- _Stated goal_
Begin with the line that contains "clear_scene()" and continue down through the line that contains "in imported if"; reproduce those lines exactly and only those.
☆ ☆ ☆ ☆ ☆ ☆ ☆
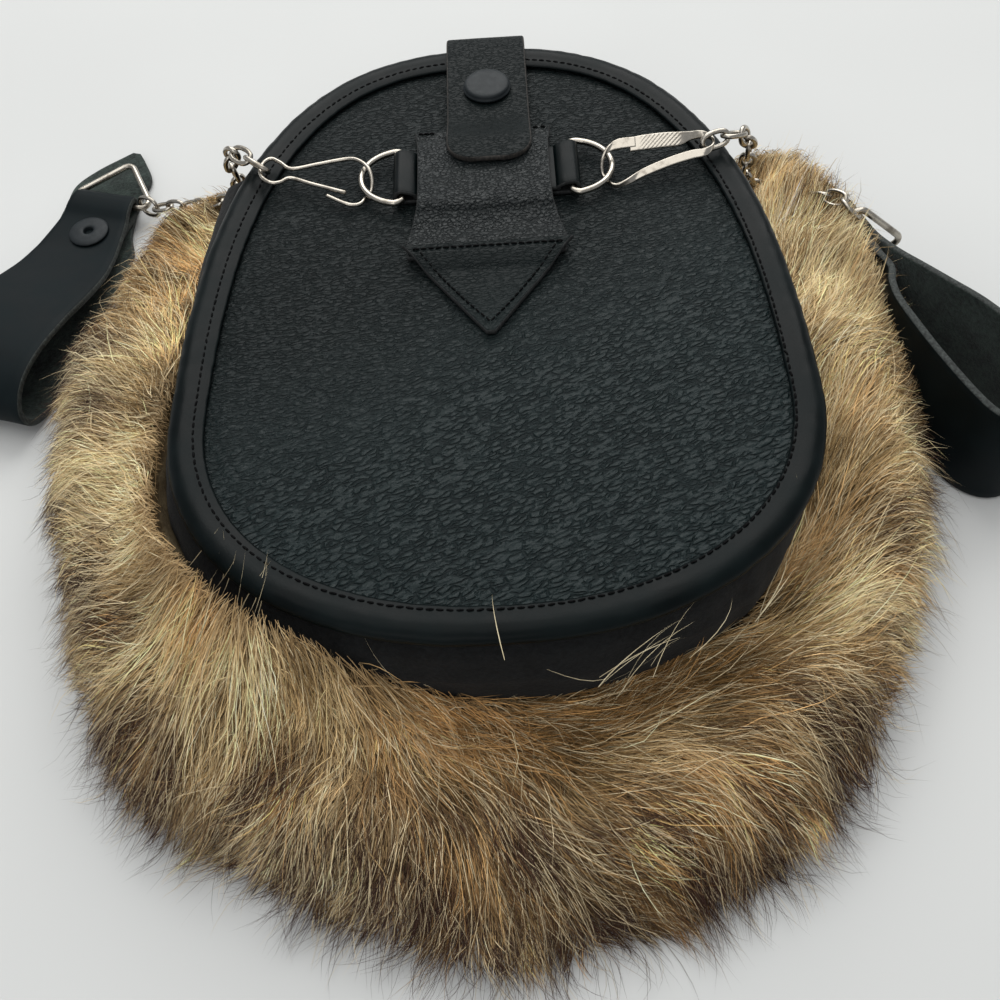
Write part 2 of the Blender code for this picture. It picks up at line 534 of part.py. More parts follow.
def solid_mesh(item):
    """The item's curve as a welded mesh."""
    mesh = bpy.data.meshes.new_from_object(item.evaluated_get(bpy.context.evaluated_depsgraph_get()))
    work = bmesh.new()
    work.from_mesh(mesh)
    bmesh.ops.remove_doubles(work, verts=work.verts, dist=0.000001)
    bmesh.ops.recalc_face_normals(work, faces=work.faces)
    work.to_mesh(mesh)
    work.free()
    return mesh


def make_chain(side, path):
    """Links that alternate by a quarter turn, fused where they bear on each other."""
    name = f"chain_{side}"
    bearings = smooth_route(path, CHAIN_LINKS)
    links = []
    for k, twist in enumerate(np.linspace(*LINK_ROLLS[side], CHAIN_LINKS)):
        half_width = END_LINK_HALF_WIDTH if k == CHAIN_LINKS - 1 else LINK_HALF_WIDTH
        roll = twist + (math.pi / 2) * (k % 2)
        links.append(chain_link(f"{name}_link_{k}", bearings[k], bearings[k + 1], roll, half_width))
    bpy.context.view_layer.update()
    meshes = [solid_mesh(link) for link in links]
    for link in links:
        bpy.data.objects.remove(link, do_unlink=True)
    chain = new_object(name, meshes[0], "nickel")
    for k, mesh in enumerate(meshes[1:], 1):
        cutter = bpy.data.objects.new(f"{name}_link_{k}", mesh)
        cutters.objects.link(cutter)
        cutter.hide_render = True
        cutter.display_type = "WIRE"
        union = chain.modifiers.new(f"link_{k}", "BOOLEAN")
        union.operation = "UNION"
        union.solver = "EXACT"
        union.object = cutter


def hanger_frame(bar, along, upright):
    """Origin and axes of a hanger: along the strap, across its thickness, across its width."""
    run = Vector((*along, 0.0)).normalized()
    level = Vector((-run.y, run.x, 0.0))
    upward = Vector((0, 0, 1))
    if upright:
        return Vector((*bar, HANGER_RIGHT_MIDDLE)), run, level, upward
    return Vector((*bar, 0.0)), run, upward, level


def make_hanger(side):
    """One belt hanger: its strap folded round a triangular ring's bar, and the snap that closes it."""
    upright = side == "right"
    bar, along = (HANGER_RIGHT_BAR, HANGER_RIGHT_ALONG) if upright else (HANGER_LEFT_BAR, HANGER_LEFT_ALONG)
    origin, run, thick, wide = hanger_frame(bar, along, upright)
    rows = []
    for distance, off, width, shift in HANGER_RIGHT_ROWS if upright else HANGER_LEFT_ROWS:
        middle = origin + run * distance + thick * off + wide * shift
        rows.append((middle - wide * width / 2, middle + wide * width / 2))
    sheet(f"belt_loop_{side}", rows, HANGER_THICK, "smooth_leather")
    if upright:
        make_triangle(side, origin, thick + run * RING_TURN_RIGHT, wide)
    else:
        make_triangle(side, origin + thick * BAR_HEIGHT, -run + thick * RING_RISE_LEFT, wide)
    make_loop_snap(side, origin, run, thick)


def make_triangle(side, middle, point, wide):
    """A triangular wire ring with rounded corners, whose bar lies in the strap's fold."""
    corners = [middle - wide * TRIANGLE_BASE / 2, middle + wide * TRIANGLE_BASE / 2,
               middle + point.normalized() * TRIANGLE_DEPTH]
    points = []
    for k, corner in enumerate(corners):
        before = (corners[k - 1] - corner).normalized()
        after = (corners[(k + 1) % 3] - corner).normalized()
        half = before.angle(after) / 2
        centre = corner + (before + after).normalized() * (TRIANGLE_ROUND / math.sin(half))
        first = corner + before * (TRIANGLE_ROUND / math.tan(half)) - centre
        last = corner + after * (TRIANGLE_ROUND / math.tan(half)) - centre
        for t in np.linspace(0.0, 1.0, TRIANGLE_CORNER_POINTS):
            points.append(centre + first.slerp(last, t).normalized() * TRIANGLE_ROUND)
    wire(f"ring_{side}", points, TRIANGLE_WIRE, "nickel", closed=True)


def make_loop_snap(side, origin, run, thick):
    """The snap's eyelet, a low turned ring on the strap's smooth face."""
    outward = -thick if side == "right" else thick
    item = turned(f"loop_snap_{side}", LOOP_SNAP_PROFILE, (0, 0, 0), "dark_snap", LOOP_SNAP_STEPS)
    item.rotation_euler = outward.to_track_quat("Z", "Y").to_euler()
    off_middle = LOOP_SNAP_MIDDLE[side] + HANGER_THICK / 2 + GAP
    place = origin + run * LOOP_SNAP_ALONG + outward * off_middle
    item.location = place * MM


def new_collection(name):
    collection = bpy.data.collections.new(name)
    bpy.context.scene.collection.children.link(collection)
    return collection


clear_scene()
sporran = new_collection("sporran_pouch")
cutters = new_collection("link_cutters")
make_panels()
make_binding()
make_gusset()
make_fur()
make_tab()
make_keeper()
make_d_ring_strap()
make_d_ring("d_ring_left", BAR_LEFT, -1)
make_d_ring("d_ring_right", BAR_RIGHT, 1)
make_clips()
make_chain("left", CHAIN_LEFT_PATH)
make_chain("right", CHAIN_RIGHT_PATH)
make_hanger("left")
make_hanger("right")
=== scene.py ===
"""Looks of the sporran pouch: leather, suede, stitches, nickel fittings and a long-haired pelt.

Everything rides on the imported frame. Tables hold millimetres in the frame's own axes: +X to the right seen
from the pouch's foot, +Y to its mouth, +Z up, with the pouch lying on its fur at z = 0.
"""
import math

import bpy
import numpy as np
from mathutils import Matrix, Vector
from mathutils.bvhtree import BVHTree


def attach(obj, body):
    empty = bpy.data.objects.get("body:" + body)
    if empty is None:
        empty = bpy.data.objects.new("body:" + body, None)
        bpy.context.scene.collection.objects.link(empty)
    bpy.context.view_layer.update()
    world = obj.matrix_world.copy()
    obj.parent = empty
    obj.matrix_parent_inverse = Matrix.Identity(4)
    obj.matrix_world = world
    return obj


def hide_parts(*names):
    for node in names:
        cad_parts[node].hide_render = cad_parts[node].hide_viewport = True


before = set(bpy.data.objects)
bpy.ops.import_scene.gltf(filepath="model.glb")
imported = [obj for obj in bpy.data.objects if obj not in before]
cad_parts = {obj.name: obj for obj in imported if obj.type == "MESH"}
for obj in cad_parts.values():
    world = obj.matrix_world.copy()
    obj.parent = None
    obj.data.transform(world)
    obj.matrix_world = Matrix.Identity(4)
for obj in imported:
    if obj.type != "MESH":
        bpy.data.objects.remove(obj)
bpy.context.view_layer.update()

MM = 0.001

# ---------------------------------------------------------------- sizes, as in the frame

# An egg outline is two half superellipses: half width, reach to the mouth and to the foot, both powers
BACK_EGG = (82.5, 140.0, 66.0, 2.5, 2.2)
FRONT_EGG = (86.0, 130.0, 74.0, 3.0, 2.2)
WALL_EGG = (87.4, 172.0, 70.9, 3.0, 2.2)       # the gusset at its widest, with room for the hair
WALL_SHIFT = np.array([-3.0, 0.0])             # it bows more to the left
GAP = 0.3                                      # between pieces that touch
BACK_TOP = 55.0
BACK_THICK = 2.2
BACK_INSET = 0.8                               # the panel's cut edge inside the binding
FRONT_TOP = 15.3
FRONT_THICK = 2.5
STRAP_THICK = 1.3
TAB_THICK = 1.8
KEEPER_THICK = 1.6
PATCH_THICK = 1.8

# Height, half width, reach to the mouth and to the foot, power of the mouth's half, shift in x, y of its ends
GUSSET_ROWS = [
    (49.7, 81.0, 155.0, 64.0, 2.7, -1.0, 92.0), (45.5, 84.0, 165.0, 67.0, 2.9, -2.5, 94.0),
    (37.0, 86.0, 172.0, 69.5, 3.0, -3.0, 96.0), (26.0, 84.5, 160.0, 69.0, 3.0, -1.5, 97.0),
    (16.1, 82.0, 146.0, 67.5, 3.0, 0.0, 97.0),
]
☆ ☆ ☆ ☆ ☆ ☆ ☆
- _Response_
clear_scene()
sporran = new_collection("sporran_pouch")
cutters = new_collection("link_cutters")
make_panels()
make_binding()
make_gusset()
make_fur()
make_tab()
make_keeper()
make_d_ring_strap()
make_d_ring("d_ring_left", BAR_LEFT, -1)
make_d_ring("d_ring_right", BAR_RIGHT, 1)
make_clips()
make_chain("left", CHAIN_LEFT_PATH)
make_chain("right", CHAIN_RIGHT_PATH)
make_hanger("left")
make_hanger("right")
=== scene.py ===
"""Looks of the sporran pouch: leather, suede, stitches, nickel fittings and a long-haired pelt.

Everything rides on the imported frame. Tables hold millimetres in the frame's own axes: +X to the right seen
from the pouch's foot, +Y to its mouth, +Z up, with the pouch lying on its fur at z = 0.
"""
import math

import bpy
import numpy as np
from mathutils import Matrix, Vector
from mathutils.bvhtree import BVHTree


def attach(obj, body):
    empty = bpy.data.objects.get("body:" + body)
    if empty is None:
        empty = bpy.data.objects.new("body:" + body, None)
        bpy.context.scene.collection.objects.link(empty)
    bpy.context.view_layer.update()
    world = obj.matrix_world.copy()
    obj.parent = empty
    obj.matrix_parent_inverse = Matrix.Identity(4)
    obj.matrix_world = world
    return obj


def hide_parts(*names):
    for node in names:
        cad_parts[node].hide_render = cad_parts[node].hide_viewport = True


before = set(bpy.data.objects)
bpy.ops.import_scene.gltf(filepath="model.glb")
imported = [obj for obj in bpy.data.objects if obj not in before]
cad_parts = {obj.name: obj for obj in imported if obj.type == "MESH"}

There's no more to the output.